▶ **Raw data**:
## START
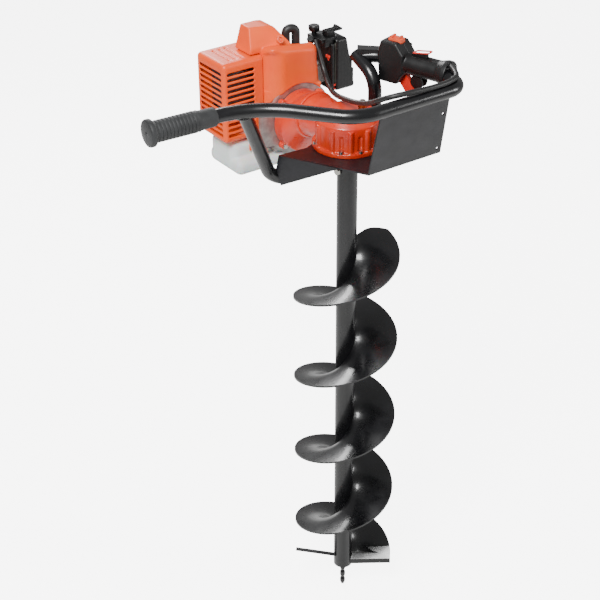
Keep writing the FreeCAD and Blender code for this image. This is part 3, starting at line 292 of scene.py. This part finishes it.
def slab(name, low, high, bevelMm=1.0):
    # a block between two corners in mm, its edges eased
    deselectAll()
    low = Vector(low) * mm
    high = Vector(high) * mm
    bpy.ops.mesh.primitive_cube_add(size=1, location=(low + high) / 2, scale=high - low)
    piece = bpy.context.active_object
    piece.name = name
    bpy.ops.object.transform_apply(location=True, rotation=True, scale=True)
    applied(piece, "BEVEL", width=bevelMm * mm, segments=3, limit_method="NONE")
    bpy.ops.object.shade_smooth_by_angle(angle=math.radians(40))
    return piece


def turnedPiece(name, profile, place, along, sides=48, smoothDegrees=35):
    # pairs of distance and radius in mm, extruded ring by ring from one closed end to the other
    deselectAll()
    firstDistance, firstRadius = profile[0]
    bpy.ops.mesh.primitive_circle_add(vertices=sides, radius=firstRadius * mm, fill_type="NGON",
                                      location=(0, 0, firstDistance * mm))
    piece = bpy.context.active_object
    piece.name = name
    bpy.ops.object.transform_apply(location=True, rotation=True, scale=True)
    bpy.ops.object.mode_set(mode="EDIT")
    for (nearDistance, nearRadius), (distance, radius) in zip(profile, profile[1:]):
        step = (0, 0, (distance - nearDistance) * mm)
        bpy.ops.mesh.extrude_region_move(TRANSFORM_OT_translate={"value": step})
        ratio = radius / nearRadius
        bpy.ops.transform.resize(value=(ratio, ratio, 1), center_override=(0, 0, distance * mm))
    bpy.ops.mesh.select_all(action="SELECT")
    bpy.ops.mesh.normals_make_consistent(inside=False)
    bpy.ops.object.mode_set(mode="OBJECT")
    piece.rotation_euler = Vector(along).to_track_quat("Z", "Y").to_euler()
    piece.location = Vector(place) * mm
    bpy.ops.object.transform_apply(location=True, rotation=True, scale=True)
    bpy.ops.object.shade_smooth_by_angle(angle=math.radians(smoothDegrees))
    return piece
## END
▶ **Work to be completed**:
Please set down the whole listing above without altering a single line.

▶ **Solution to the problem**:
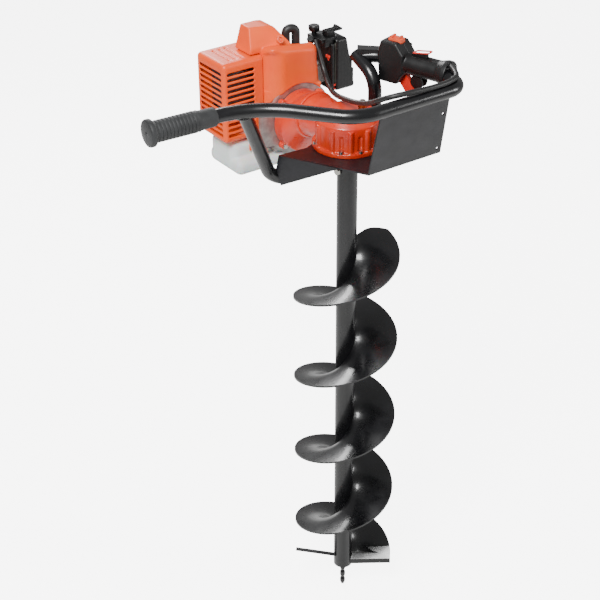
Keep writing the FreeCAD and Blender code for this image. This is part 3, starting at line 292 of scene.py. This part finishes it.
def slab(name, low, high, bevelMm=1.0):
    # a block between two corners in mm, its edges eased
    deselectAll()
    low = Vector(low) * mm
    high = Vector(high) * mm
    bpy.ops.mesh.primitive_cube_add(size=1, location=(low + high) / 2, scale=high - low)
    piece = bpy.context.active_object
    piece.name = name
    bpy.ops.object.transform_apply(location=True, rotation=True, scale=True)
    applied(piece, "BEVEL", width=bevelMm * mm, segments=3, limit_method="NONE")
    bpy.ops.object.shade_smooth_by_angle(angle=math.radians(40))
    return piece


def turnedPiece(name, profile, place, along, sides=48, smoothDegrees=35):
    # pairs of distance and radius in mm, extruded ring by ring from one closed end to the other
    deselectAll()
    firstDistance, firstRadius = profile[0]
    bpy.ops.mesh.primitive_circle_add(vertices=sides, radius=firstRadius * mm, fill_type="NGON",
                                      location=(0, 0, firstDistance * mm))
    piece = bpy.context.active_object
    piece.name = name
    bpy.ops.object.transform_apply(location=True, rotation=True, scale=True)
    bpy.ops.object.mode_set(mode="EDIT")
    for (nearDistance, nearRadius), (distance, radius) in zip(profile, profile[1:]):
        step = (0, 0, (distance - nearDistance) * mm)
        bpy.ops.mesh.extrude_region_move(TRANSFORM_OT_translate={"value": step})
        ratio = radius / nearRadius
        bpy.ops.transform.resize(value=(ratio, ratio, 1), center_override=(0, 0, distance * mm))
    bpy.ops.mesh.select_all(action="SELECT")
    bpy.ops.mesh.normals_make_consistent(inside=False)
    bpy.ops.object.mode_set(mode="OBJECT")
    piece.rotation_euler = Vector(along).to_track_quat("Z", "Y").to_euler()
    piece.location = Vector(place) * mm
    bpy.ops.object.transform_apply(location=True, rotation=True, scale=True)
    bpy.ops.object.shade_smooth_by_angle(angle=math.radians(smoothDegrees))
    return piece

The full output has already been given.